Au-delà de l’écriture du code, un bon développeur doit maîtriser ses outils de travail, notamment pour déboguer et assurer la qualité.
Les outils de développement (DevTools) intégrés à tous les navigateurs (Chrome, Firefox, etc.) sont bien plus que de simples débogueurs. Ce sont de véritables studios de création interactifs. L’onglet « Styles » permet d’inspecter et de modifier en direct le CSS appliqué à n’importe quel élément. Vous pouvez activer/désactiver des propriétés, changer des valeurs et voir l’impact en temps réel.
L’onglet « Computed » (ou « Calculé ») est votre source de vérité : il vous montre la valeur finale appliquée à une propriété après que toute la cascade CSS (héritage, spécificité) a été résolue. Les inspecteurs dédiés à Flexbox et Grid sont également devenus des aides précieuses pour visualiser et corriger les mises en page complexes.
Comment savoir si une nouvelle propriété CSS est supportée par tous les navigateurs que vous ciblez ? Le site « Can I Use » est la référence absolue pour répondre à cette question. Pour garantir la qualité et la cohérence du code au sein d’une équipe, des outils de « linting » comme Stylelint sont essentiels. Ils analysent votre code et détectent automatiquement les erreurs, les mauvaises pratiques ou le code dupliqué, agissant comme un correcteur orthographique pour votre CSS.
L’aboutissement de toutes ces pratiques (composants, architectures, outils) est le Design System. Il ne s’agit plus seulement d’une bibliothèque de code, mais d’un référentiel unique et partagé par les designers et les développeurs. Un Design System contient des composants réutilisables, des règles de design claires (couleurs, typographie) et une documentation complète.

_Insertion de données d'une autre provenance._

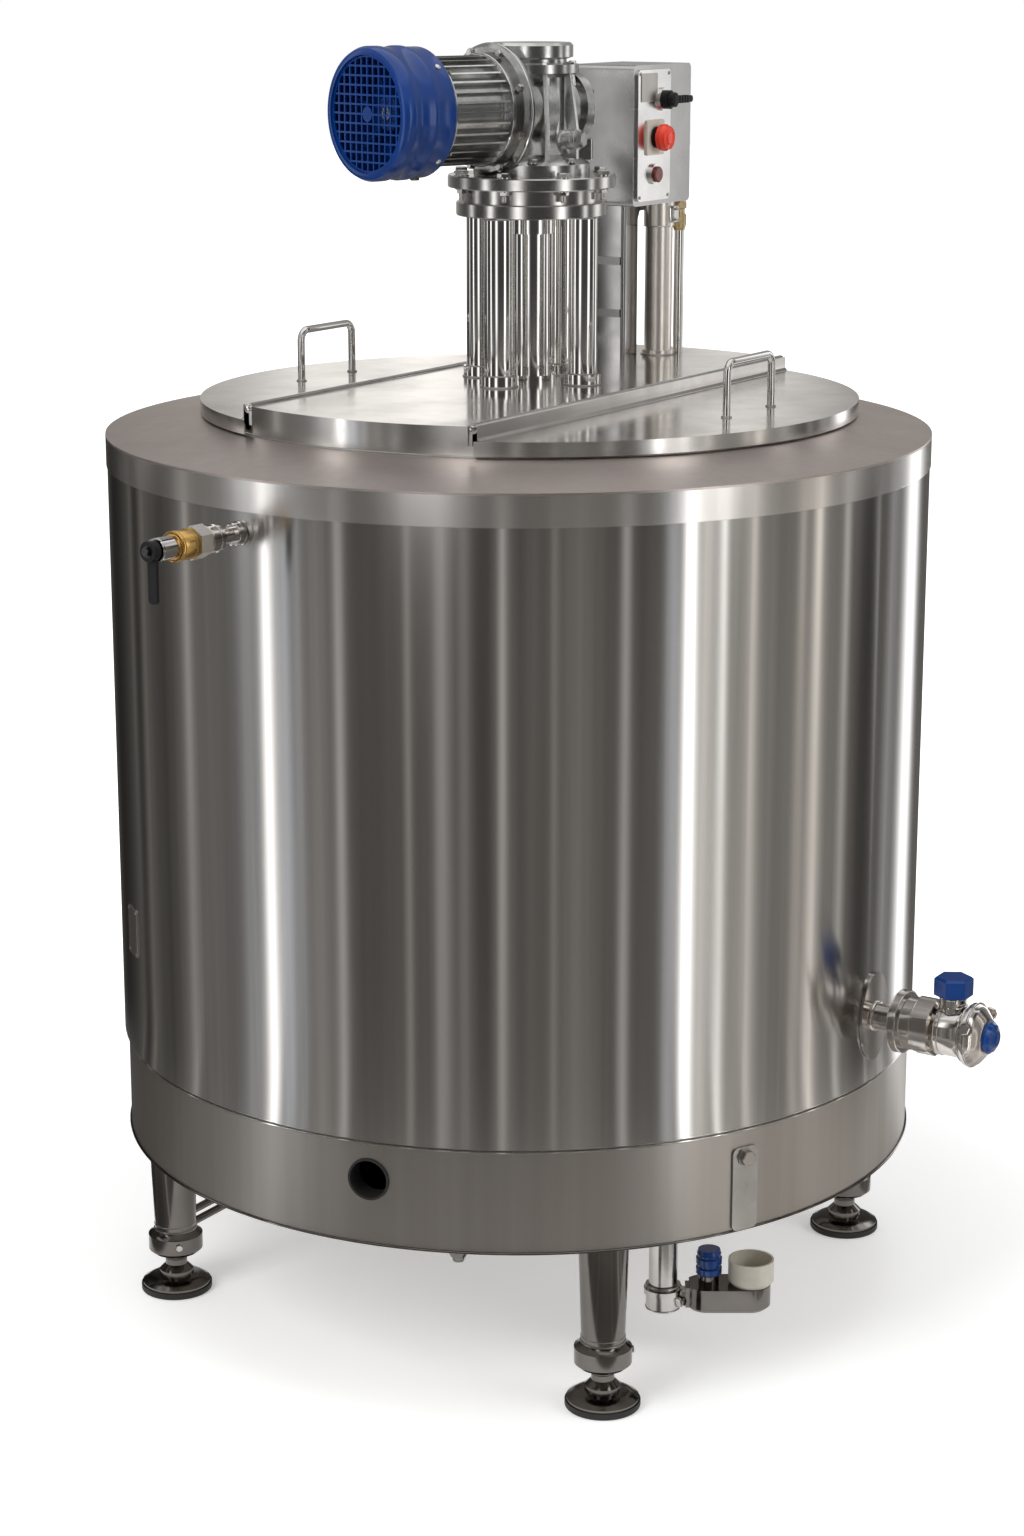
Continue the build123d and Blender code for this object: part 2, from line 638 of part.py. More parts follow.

En utilisant un Design System, une entreprise s’assure une cohérence parfaite sur tous ses produits numériques, accélère radicalement le développement et facilite la collaboration entre les équipes. Des outils comme Storybook permettent de développer et de documenter chaque composant de manière isolée, créant une véritable bibliothèque vivante. C’est l’industrialisation de la pensée « composant », où l’on n’assemble plus des pages, mais des systèmes cohérents et évolutifs.